Most of those people I know who are over 40 or so support implementation of NE, those younger people who are below 40 or so, in particular those couples with kids in school are against. The division is fairly clear.
Most of those people I know who support NE do not read SCMP and you will never see their comments posted here, but those young guys I know who are against NE are keen going around trying to persuade others to go along with them, most of them are reader of SCMP and they often post comments here.
What I am trying to say is: the comments that you see here on SCMP are not representative of HK people.
To me, complaining NE being brainwashing is just a tactic, a scare tactic, aiming for political gains.
I am a supporter of NE, but I do not agree with having NE as an independent subject.
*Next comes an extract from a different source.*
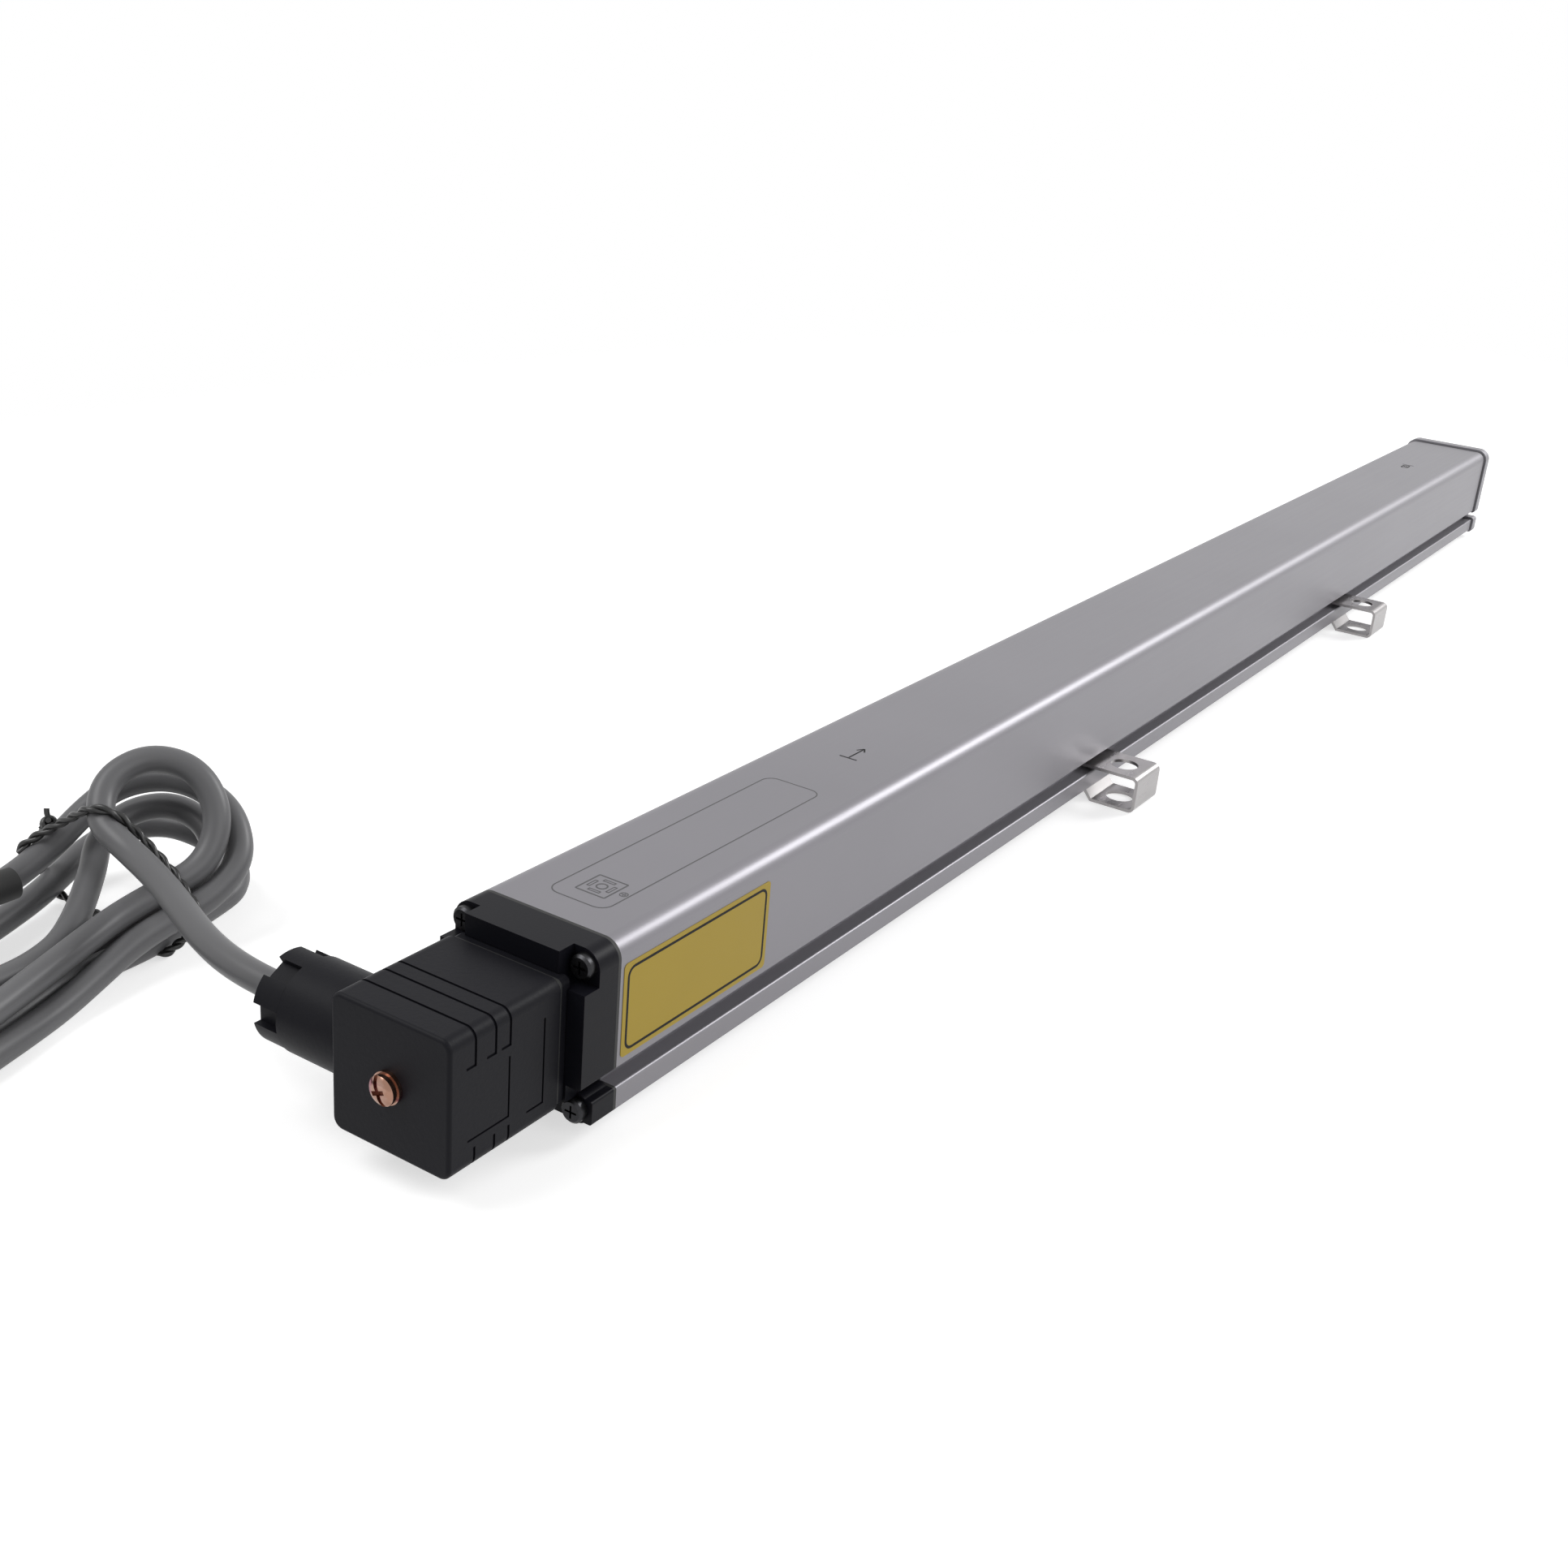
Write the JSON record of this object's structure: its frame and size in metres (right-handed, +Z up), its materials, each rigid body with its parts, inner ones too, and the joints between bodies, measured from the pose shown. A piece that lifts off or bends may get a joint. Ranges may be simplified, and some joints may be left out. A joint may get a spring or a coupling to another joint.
{
  "type": "magnetostrictive linear position sensor",
  "caption": "Linear position sensor in a long aluminium profile housing with sliding mounting clips, a square screw-held cable plug and a tied cable hank.",
  "frame": {"origin": "centre of the four clip holes, in the plane of the surface that the clips stand on", "axes": "+X along the sensor from the plug to the far end, +Y towards the cable gland, +Z up from the mounting surface"},
  "size_m": [0.7762, 0.171, 0.042],
  "materials": {
    "anodised_housing": "satin anodised",
    "black_rubber": "matt",
    "black_plastic": "fine moulded satin",
    "passivated_steel": "yellow passivated",
    "dark_steel": "blackened",
    "steel": "bright",
    "tin_plated": "tin plated",
    "copper": "enamelled copper",
    "white_plastic": "plain",
    "cable_jacket": "satin grey jacket",
    "tie_plastic": "plain",
    "board_green": "solder resist",
    "label_yellow": "printed film",
    "lead_red": "plain",
    "lead_black": "plain",
    "lead_yellow": "plain",
    "lead_green": "plain"
  },
  "bodies": {
    "housing": {"profile_housing": "anodised_housing", "near_cap_seal": "black_rubber", "far_cap_seal": "black_rubber", "near_end_cap": "black_plastic", "far_end_cap": "anodised_housing", "socket_base": "black_plastic", "element_carrier": "white_plastic", "waveguide_tube": "steel", "waveguide_wire": "steel", "return_wire": "copper", "damping_sleeve": "black_rubber", "coil_bobbin": "white_plastic", "pickup_coil": "copper", "bias_magnet": "steel", "circuit_board": "board_green", "processor_chip": "black_plastic", "driver_chip": "black_plastic", "output_chip": "black_plastic", "supply_block": "black_plastic", "side_label": "label_yellow", "near_cap_screw_1": "dark_steel", "far_cap_screw_1": "dark_steel", "contact_blade_1": "tin_plated", "near_cap_screw_2": "dark_steel", "far_cap_screw_2": "dark_steel", "contact_blade_2": "tin_plated", "near_cap_screw_3": "dark_steel", "far_cap_screw_3": "dark_steel", "contact_blade_3": "tin_plated", "near_cap_screw_4": "dark_steel", "far_cap_screw_4": "dark_steel", "contact_blade_4": "tin_plated"},
    "plug": {"plug_shell": "black_plastic", "plug_gasket": "black_rubber", "terminal_insert": "black_plastic", "plug_washer": "passivated_steel", "gland_bush": "black_rubber", "cable_run": "cable_jacket", "cable_hank": "cable_jacket", "hank_tie": "tie_plastic", "end_sleeve": "black_rubber", "lead_1": "lead_red", "lead_2": "lead_black", "lead_3": "lead_yellow", "lead_4": "lead_green"},
    "plug_screw": {"plug_screw": "passivated_steel"},
    "gland_washer": {"gland_washer": "white_plastic"},
    "gland_nut": {"gland_nut": "black_plastic"},
    "near_clip_right": {"near_clip_right": "steel"},
    "near_clip_left": {"near_clip_left": "steel"},
    "far_clip_right": {"far_clip_right": "steel"},
    "far_clip_left": {"far_clip_left": "steel"}
  },
  "joints": [
    {"name": "near_clip_right_slide", "type": "slide", "parent": "housing", "child": "near_clip_right", "axis": [1, 0, 0], "range_m": [-0.185, 0.105]},
    {"name": "near_clip_left_slide", "type": "slide", "parent": "housing", "child": "near_clip_left", "axis": [1, 0, 0], "range_m": [-0.185, 0.105]},
    {"name": "far_clip_right_slide", "type": "slide", "parent": "housing", "child": "far_clip_right", "axis": [1, 0, 0], "range_m": [-0.105, 0.17]},
    {"name": "far_clip_left_slide", "type": "slide", "parent": "housing", "child": "far_clip_left", "axis": [1, 0, 0], "range_m": [-0.105, 0.17]},
    {"name": "plug_pull", "type": "slide", "parent": "housing", "child": "plug", "axis": [-1, 0, 0], "range_m": [0, 0.03]},
    {"name": "plug_screw_turn", "type": "hinge", "parent": "plug", "child": "plug_screw", "pos_m": [-0.3875, 0, 0.022], "axis": [1, 0, 0], "continuous": true},
    {"name": "gland_travel", "type": "slide", "parent": "plug", "child": "gland_washer", "axis": [0, 1, 0], "range_m": [0, 0.003]},
    {"name": "gland_turn", "type": "hinge", "parent": "gland_washer", "child": "gland_nut", "pos_m": [-0.3773, 0.0294, 0.0232], "axis": [0, 1, 0], "range_deg": [0, 720]}
  ],
  "couplings": [
    {"joint": "gland_travel", "follows": "gland_turn", "m_per_rad": 0.00023873}
  ]
}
somehow the problem is passed to the schools, which means that it's still unsolved...
"..giving the authority to the schools.." means the govt. can still pressure the school to implement it. It's not over!
until there is universal suffrage to provide a legitimately elected government protests against unpopular policies will continue
Having won this one, I wonder what topic the protesters will go for next week. There has been non-stop rallying for many months, on one subject after another. One almost thinks there are professional protesters who like being on the streets. The next rally might be on the Legco elections, or maybe over the sale of the Diaoyu Islands, or, wait a minute, the Japanese invasion of China on September 18? The streets will feel empty without them, and maybe the participants will also feel aimless for a change. It almost feels like the Red Guards are already here.